You can also move items up or down using up n or down
n, where n is the same unit of measure as described. These local horizontal and vertical motions affect only the character(s) next to the keyword. To move larger strings or whole expressions, enclose them in braces.
▪ Keywords and Precedence ▪
Braces are used to group items or change the precedence of operations if you are unsure of how eqn
will treat multiple keywords in a single expression. If you don’t use braces, eqn
performs the operations in the following order:
dyad vec under bar tilde hat dot dotdot
fwd back down up
fat roman italic bold size
sub sup sqrt over
from to
All operations group to the right, except for the following, which group to the left:
over sqrt left right
▪ Problem Checklist ▪
The eqn
program usually displays self-explanatory messages when it encounters a syntax error or any other formatting error. To check a document before printing, type:
$ eqn fies > /dev/null
This discards the output but prints the error message. Some of the error messages you might encounter are:
eqn : syntax error between lines 14 and 42, file book
A syntax error (such as leaving out a brace, having one too many braces, having a sup with nothing before it, or using a wrong delimiter) has occurred between lines 14 and 42, approximately, in the file book
. These line numbers are not accurate, so you have to look at nearby lines as well. If the following message is displayed:
word overflow
you have exceeded the limits of troff
’s internal buffer. If you print the equation as a displayed equation, this message will usually go away. If the message is line overflow
, the only solution is to break up the equation across multiple lines, marking each with a separate .EQ
and .EN
. The eqn
program does not warn about equations that are too long for one line. If the following message is displayed:
eqn : fatal error: Unexpected end of input at 2 sub a
you forgot to put a closing quotation mark after the string 2 sub
a when you named it in the define
statement.
It is also easy to leave out an ending delimiter in an equation. In this case, eqn
thinks that successive character sequences (which may run to hundreds of lines) are still part of the inline expression. You may then get an overflow error or a garbled document. The checkeq
program checks for misplaced or missing inline delimiters and similar problems.

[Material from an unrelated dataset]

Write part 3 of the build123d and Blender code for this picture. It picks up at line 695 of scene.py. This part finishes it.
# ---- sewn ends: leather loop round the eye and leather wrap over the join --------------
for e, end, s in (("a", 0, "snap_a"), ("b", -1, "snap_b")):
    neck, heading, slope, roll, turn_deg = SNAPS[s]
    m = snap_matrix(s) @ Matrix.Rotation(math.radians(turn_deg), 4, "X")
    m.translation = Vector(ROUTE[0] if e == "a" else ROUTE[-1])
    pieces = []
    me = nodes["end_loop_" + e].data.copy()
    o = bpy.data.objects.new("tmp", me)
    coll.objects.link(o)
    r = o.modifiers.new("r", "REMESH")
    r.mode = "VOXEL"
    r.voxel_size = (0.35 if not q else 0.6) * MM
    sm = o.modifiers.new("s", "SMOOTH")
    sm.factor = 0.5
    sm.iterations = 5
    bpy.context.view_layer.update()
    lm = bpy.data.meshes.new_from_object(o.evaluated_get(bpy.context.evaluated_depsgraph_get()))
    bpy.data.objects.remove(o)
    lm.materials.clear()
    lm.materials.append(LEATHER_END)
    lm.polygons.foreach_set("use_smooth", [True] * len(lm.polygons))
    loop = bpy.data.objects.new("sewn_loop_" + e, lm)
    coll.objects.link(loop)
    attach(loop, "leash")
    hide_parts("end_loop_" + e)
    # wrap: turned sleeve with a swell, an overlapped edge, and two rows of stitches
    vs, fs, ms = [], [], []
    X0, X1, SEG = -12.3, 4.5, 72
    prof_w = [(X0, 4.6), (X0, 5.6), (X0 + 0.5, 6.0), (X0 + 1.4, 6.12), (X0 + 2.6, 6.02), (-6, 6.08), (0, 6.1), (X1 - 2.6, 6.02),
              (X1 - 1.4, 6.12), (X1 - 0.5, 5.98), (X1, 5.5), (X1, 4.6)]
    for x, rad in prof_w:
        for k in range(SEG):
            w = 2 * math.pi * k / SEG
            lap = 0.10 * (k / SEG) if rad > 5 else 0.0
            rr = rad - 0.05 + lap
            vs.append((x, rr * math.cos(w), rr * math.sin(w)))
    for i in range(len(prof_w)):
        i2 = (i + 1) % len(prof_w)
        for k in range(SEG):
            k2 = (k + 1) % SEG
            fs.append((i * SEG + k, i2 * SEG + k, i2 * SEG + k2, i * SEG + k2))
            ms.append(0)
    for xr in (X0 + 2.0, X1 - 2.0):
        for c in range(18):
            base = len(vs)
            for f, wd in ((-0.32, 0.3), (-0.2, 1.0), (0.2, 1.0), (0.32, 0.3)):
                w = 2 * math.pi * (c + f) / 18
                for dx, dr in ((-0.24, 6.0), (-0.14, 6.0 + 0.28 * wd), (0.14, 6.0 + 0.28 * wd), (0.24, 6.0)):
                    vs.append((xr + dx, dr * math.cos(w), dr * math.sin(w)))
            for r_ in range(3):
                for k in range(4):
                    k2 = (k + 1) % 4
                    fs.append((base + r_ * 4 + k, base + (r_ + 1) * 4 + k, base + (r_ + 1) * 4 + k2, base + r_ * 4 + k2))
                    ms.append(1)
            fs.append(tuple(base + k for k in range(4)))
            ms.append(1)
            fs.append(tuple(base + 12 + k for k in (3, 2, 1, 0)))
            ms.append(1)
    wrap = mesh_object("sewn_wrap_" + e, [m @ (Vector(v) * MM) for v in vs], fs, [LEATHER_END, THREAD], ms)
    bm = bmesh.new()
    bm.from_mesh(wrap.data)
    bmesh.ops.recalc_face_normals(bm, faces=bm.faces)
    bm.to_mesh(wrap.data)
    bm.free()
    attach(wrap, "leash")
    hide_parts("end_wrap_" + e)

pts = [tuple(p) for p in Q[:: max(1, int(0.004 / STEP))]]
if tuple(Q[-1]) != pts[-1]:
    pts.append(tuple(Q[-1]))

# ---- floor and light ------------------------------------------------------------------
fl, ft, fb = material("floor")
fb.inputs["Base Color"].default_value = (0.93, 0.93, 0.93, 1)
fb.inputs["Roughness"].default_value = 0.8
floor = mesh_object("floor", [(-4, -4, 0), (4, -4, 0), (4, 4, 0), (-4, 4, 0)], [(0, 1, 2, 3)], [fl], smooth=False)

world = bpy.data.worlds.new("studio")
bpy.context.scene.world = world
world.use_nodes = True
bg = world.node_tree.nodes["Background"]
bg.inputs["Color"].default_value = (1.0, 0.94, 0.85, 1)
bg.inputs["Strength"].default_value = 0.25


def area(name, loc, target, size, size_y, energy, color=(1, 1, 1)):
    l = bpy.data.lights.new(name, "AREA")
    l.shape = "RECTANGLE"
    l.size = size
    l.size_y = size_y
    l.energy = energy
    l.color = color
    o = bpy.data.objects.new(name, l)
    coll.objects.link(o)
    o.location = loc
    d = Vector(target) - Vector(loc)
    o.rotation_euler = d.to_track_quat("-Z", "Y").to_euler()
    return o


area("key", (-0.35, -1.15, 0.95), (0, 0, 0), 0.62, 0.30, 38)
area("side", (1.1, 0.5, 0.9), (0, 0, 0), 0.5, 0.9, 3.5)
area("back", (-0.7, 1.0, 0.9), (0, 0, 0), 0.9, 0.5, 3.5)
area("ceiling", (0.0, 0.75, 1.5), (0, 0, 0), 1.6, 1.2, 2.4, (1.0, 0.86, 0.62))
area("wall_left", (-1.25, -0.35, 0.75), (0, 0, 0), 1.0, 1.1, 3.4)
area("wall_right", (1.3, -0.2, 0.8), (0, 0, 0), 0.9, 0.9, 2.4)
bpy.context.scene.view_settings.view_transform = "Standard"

For example, when run on a draft of this chapter, checkeq
produced the following report:
$ checkeq sectl
sectl :
New delims ##, line 6
2 line ##, lines 618-619
2 line ##, lines 619-620
2 line ##, lines 620-621
.
.
.
EQ in ##, line 689
EN in ##, line 691
13 line ##, lines 709-721
.
.
.
2 line ##, lines 1300-1301
2 line ##, lines 1301-1302
Unfinished # #
This report (which ran to 66 lines) was telling us that somewhere before line 618 there was an unclosed inline equation using the delimeter #. Sure enough, the following error was found:
B#f( theta )
Because there was only one delimiter, eqn
gets “out of phase” and all subsequent delimiters are misplaced. After we fixed this one error, checkeq
printed the following “null” report:
$ checkeq sect1
sect 1 :
Because a simple problem like the one shown here can cause every subsequent equation in the file to be garbled, and can waste an entire formatting run, it makes sense to run checkeq
before you format any files containing equations.